According to Medieval legend, Pope Joan (also known as Pope Joanna or La Papessa) was a female pope who allegedly reigned for less than two years in the 850s C.E. under the name Pope John VIII/Johannes VIII (formerly John Anglicus).[1] She is described as being a very theologically gifted orator with a perspicacity for spiritual discourse. However, she apparently hid her female identity in order to be accepted as a man because only males can become popes.[2] Her female gender was allegedly discovered when she gave birth during a papal procession from Saint Peter's Basilica to the Lateran. She was apparently killed for her trickery, and, according to lore, all subsequent popes to this day turn their heads when passing this site.
Although Pope Joan is regarded by most modern historians as fictitious, she was, for several hundred years, accepted as a real, genuine pope. Indeed, statues of Pope Joan once stood in the Vatican before they were later removed, and her legend suppressed. Alain Boureau argues that the origins of the story likely derive from the carnival and parody traditions of the twelfth century,[3] while others have argued that the legend began as anti-papal satire.[4]
The legend of Pope Joan can be found in many medieval sources. The most widely cited text is the thirteenth century Chronicon Pontificum et Imperatum written by Polish chronicler Martin of Opava,[5] which describes the background of Pope Joan (John Anglicus) as follows:
"John Anglicus, born at Mainz, was pope for two years and seven months and four days, and died in Rome, after which there was a vacancy in the papacy of one month. It is claimed that this John was a woman, who as a girl had been led to Athens dressed in the clothes of a man by a certain lover of hers. There she became proficient in a diversity of branches of knowledge, until she had no equal, and afterwards in Rome, she taught the liberal arts and had great masters among her students and audience. A high opinion of her life and learning arose in the city, and she was chosen for pope. While pope, however, she became pregnant by her companion. Through ignorance of the exact time when the birth was expected, she was delivered of a child while in procession from St Peter's to the Lateran, in a narrow lane between the Coliseum and Saint Clement's church. After her death, it is said she was buried in that same place. The Lord Pope always turns aside from the street and it is believed by many that this is done because of abhorrence of the event. Nor is she placed on the list of the holy pontiffs, both because of her female sex and on account of the foulness of the matter."[6]

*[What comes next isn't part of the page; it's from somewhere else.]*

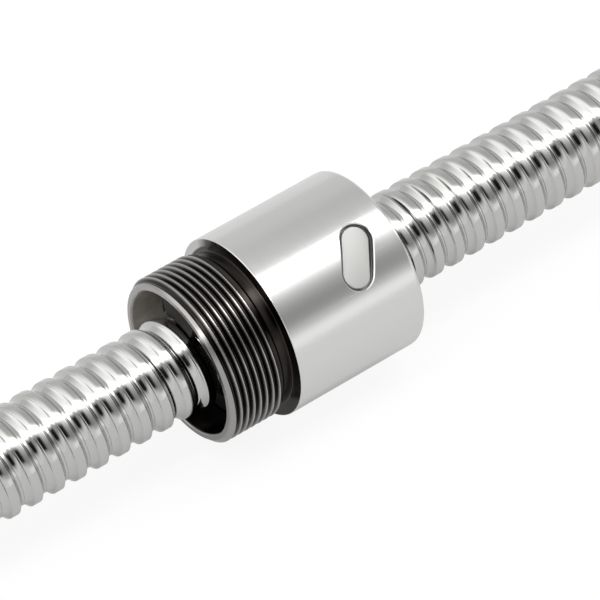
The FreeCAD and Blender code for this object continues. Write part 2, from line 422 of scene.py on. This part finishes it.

This event is said to have taken place between the reigns of Benedict III and Nicholas I in the 850s. Versions of the story appeared in sources earlier than Martin; the one most commonly cited is Anastasius Bibliothecarius (d. 886) a compiler of Liber Pontificalis, who would have been a contemporary of the female Pope. However, the story is not found in reliable manuscripts of Anastasius. In fact, only one manuscript of Anastasius' Liber Pontificalis contains a reference to the female Pope. This manuscript, in the Vatican Library, bears the relevant passage inserted as a footnote at the bottom of a page, out of sequence, and in a different hand, one that certainly dates from after the time of Martin von Trappau. In other words, this "witness" to the female Pope is likely to be based upon Martin's account, and certainly not a possible source for it. The same is true of Marianus Scotus's Chronicle of the Popes a text written in the eleventh century. Some manuscripts of it contain a brief mention of a female Pope named Joanna (the earliest source to identify her with a specific name), but all these manuscripts are, again, later than Martin's work. Earlier manuscripts do not contain the legend.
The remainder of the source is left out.